DATA SHOWN:
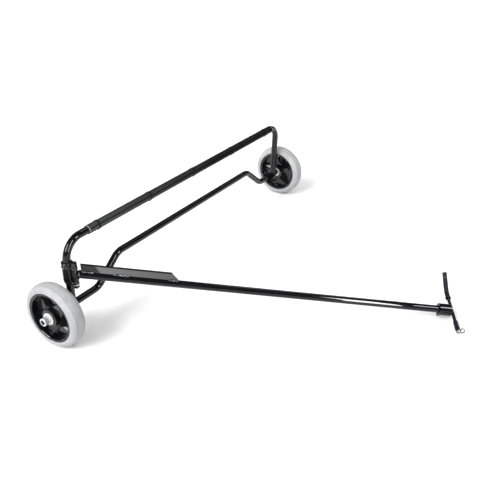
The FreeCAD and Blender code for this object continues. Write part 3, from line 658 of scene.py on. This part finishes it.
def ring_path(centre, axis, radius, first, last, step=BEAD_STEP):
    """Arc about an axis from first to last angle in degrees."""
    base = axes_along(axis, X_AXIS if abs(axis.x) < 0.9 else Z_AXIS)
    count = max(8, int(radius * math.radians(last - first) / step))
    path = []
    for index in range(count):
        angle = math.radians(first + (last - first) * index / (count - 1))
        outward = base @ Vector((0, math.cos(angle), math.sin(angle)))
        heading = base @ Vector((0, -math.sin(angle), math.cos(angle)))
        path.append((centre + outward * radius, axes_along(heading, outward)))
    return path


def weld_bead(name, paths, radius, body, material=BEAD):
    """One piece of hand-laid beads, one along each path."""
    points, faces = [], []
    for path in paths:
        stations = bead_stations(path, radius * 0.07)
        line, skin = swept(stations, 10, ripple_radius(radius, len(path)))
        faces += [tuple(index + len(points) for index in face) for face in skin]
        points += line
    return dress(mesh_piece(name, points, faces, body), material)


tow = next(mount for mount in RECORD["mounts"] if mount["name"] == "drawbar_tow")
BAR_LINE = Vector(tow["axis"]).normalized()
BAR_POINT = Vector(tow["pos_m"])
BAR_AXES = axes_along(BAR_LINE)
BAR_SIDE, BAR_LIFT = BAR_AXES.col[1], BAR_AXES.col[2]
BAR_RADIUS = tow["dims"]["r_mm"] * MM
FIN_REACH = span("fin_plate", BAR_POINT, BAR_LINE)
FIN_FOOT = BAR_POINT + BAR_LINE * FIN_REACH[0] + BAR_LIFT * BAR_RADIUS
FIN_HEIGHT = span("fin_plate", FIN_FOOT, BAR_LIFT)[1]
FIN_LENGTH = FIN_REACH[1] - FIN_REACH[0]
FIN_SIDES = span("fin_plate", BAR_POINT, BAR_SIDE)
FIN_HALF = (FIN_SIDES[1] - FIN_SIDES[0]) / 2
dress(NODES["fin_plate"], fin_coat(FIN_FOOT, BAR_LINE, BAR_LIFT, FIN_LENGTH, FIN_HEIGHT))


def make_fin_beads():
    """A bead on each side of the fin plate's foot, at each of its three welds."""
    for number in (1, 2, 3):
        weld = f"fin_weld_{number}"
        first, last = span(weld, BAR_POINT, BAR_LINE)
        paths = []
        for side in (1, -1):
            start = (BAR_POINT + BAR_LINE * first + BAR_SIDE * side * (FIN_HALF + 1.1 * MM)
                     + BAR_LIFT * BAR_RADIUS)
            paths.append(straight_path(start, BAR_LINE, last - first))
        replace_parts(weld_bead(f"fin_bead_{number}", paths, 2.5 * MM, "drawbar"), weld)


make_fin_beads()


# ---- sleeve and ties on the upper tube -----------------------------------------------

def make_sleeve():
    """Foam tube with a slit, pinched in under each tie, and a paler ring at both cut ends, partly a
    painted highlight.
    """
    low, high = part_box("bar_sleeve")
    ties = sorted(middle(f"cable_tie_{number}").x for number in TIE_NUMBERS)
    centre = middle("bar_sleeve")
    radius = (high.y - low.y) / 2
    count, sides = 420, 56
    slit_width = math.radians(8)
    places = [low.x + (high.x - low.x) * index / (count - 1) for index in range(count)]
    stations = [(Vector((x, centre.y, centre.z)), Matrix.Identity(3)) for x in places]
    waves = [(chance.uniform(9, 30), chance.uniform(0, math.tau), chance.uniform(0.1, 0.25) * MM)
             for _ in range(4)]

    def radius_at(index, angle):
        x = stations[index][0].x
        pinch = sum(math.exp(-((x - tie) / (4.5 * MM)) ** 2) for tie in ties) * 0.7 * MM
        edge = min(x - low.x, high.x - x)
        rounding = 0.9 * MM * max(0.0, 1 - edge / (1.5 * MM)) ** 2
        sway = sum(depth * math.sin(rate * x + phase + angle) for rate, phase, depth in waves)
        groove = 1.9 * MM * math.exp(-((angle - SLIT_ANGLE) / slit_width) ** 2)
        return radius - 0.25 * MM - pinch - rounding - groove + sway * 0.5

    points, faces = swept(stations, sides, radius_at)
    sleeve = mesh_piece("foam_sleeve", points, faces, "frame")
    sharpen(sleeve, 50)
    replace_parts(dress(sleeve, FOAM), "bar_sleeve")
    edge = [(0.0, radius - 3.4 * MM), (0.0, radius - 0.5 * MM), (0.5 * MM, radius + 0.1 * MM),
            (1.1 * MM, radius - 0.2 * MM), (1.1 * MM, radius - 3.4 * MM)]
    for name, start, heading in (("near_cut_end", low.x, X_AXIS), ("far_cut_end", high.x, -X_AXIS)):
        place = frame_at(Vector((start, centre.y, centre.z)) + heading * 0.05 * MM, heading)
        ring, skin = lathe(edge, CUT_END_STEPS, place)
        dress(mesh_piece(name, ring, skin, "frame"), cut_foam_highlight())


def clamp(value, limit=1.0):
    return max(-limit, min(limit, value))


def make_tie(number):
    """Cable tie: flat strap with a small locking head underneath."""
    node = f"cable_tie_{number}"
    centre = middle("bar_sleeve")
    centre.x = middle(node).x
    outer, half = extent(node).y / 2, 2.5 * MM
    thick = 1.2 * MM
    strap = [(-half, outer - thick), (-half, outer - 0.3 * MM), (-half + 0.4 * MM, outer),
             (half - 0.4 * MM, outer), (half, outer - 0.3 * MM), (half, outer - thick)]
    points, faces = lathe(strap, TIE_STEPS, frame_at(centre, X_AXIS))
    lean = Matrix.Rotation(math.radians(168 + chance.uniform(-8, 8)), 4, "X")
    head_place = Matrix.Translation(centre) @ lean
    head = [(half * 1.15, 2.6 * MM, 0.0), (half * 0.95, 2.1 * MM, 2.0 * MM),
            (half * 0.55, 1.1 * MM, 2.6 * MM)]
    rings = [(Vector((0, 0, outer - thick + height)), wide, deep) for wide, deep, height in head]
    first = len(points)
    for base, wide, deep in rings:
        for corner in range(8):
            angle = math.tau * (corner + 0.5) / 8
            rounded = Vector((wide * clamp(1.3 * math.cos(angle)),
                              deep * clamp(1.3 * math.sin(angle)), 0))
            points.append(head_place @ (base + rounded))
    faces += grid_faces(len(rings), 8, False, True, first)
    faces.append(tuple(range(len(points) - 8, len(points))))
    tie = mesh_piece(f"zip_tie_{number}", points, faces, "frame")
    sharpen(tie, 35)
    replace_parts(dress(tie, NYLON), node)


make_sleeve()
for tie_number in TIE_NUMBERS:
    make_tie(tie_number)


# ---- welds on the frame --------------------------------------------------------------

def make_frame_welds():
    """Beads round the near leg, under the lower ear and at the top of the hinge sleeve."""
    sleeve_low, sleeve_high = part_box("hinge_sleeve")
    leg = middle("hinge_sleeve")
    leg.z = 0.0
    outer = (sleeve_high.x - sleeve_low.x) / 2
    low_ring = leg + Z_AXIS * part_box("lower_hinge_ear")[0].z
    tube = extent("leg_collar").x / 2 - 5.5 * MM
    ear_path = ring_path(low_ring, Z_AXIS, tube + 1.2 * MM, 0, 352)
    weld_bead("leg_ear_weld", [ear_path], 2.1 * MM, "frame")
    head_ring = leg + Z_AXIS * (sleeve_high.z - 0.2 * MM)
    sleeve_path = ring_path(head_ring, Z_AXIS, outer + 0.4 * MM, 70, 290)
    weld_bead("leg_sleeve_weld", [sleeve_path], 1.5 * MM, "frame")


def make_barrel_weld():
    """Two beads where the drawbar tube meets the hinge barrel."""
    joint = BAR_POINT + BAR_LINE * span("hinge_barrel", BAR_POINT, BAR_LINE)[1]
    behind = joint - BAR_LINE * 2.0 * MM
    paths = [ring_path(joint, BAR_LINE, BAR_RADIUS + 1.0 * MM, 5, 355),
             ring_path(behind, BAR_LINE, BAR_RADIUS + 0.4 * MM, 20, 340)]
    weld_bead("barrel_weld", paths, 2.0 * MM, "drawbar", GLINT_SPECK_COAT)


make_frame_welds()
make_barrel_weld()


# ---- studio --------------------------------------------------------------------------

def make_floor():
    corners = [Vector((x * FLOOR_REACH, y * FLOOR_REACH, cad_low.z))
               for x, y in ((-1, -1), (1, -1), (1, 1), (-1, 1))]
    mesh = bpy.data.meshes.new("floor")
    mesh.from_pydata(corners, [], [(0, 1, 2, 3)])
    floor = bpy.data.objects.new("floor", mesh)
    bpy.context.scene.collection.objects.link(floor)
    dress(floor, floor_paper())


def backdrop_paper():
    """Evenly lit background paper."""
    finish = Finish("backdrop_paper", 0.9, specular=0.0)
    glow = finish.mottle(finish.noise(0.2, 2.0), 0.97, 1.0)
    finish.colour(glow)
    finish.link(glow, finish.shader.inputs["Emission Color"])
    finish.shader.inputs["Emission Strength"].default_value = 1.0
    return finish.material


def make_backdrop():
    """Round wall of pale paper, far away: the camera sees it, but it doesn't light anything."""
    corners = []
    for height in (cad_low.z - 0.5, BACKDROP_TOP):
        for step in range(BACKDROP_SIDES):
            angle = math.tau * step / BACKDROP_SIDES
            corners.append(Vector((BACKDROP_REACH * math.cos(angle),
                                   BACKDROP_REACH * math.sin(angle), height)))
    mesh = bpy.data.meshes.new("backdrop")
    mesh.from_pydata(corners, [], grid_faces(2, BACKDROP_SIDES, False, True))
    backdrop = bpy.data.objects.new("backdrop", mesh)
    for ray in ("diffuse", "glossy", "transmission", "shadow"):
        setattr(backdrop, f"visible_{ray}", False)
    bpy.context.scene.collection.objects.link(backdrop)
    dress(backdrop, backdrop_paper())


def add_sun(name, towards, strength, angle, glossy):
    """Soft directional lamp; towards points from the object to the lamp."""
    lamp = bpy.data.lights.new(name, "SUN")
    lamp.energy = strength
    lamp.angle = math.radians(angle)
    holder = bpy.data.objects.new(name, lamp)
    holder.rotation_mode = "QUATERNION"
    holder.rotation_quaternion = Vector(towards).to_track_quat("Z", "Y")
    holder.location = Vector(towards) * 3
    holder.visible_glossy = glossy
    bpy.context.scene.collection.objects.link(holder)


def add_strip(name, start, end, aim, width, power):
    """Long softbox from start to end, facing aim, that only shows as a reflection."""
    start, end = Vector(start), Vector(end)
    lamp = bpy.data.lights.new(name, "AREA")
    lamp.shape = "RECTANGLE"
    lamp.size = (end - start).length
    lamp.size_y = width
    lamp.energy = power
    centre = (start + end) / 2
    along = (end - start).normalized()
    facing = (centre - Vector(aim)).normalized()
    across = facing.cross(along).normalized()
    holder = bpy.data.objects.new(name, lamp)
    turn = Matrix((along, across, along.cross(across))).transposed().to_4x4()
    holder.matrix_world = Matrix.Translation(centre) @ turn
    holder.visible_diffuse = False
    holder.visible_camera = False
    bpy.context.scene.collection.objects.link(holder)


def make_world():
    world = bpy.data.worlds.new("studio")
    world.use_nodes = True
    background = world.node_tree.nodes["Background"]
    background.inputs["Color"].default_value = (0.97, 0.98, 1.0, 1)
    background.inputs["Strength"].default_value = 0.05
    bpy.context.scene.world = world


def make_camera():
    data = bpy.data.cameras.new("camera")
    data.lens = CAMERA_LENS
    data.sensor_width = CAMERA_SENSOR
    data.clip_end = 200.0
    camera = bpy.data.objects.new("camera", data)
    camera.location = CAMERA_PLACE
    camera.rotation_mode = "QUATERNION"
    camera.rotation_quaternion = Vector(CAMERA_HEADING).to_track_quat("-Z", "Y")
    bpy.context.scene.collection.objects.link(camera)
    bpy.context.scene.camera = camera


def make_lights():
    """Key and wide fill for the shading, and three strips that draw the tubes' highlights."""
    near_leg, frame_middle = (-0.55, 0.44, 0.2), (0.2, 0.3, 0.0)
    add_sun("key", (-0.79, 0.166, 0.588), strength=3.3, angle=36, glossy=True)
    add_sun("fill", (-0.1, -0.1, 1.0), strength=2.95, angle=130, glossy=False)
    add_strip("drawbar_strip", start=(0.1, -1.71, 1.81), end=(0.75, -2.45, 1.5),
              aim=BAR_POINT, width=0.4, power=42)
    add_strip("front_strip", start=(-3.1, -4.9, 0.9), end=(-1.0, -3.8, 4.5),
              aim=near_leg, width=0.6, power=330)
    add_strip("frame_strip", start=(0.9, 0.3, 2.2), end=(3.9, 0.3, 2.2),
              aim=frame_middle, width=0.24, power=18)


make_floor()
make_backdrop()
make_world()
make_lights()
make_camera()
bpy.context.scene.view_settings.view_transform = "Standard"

TASK DIRECTIONS: Give back exactly the lines running from the line that contains "replace_parts(dress(tie, NYLON), node)" through the line that contains "# ---- welds", and nothing outside them.

EXERCISE RESPONSE:
    replace_parts(dress(tie, NYLON), node)


make_sleeve()
for tie_number in TIE_NUMBERS:
    make_tie(tie_number)


# ---- welds on the frame --------------------------------------------------------------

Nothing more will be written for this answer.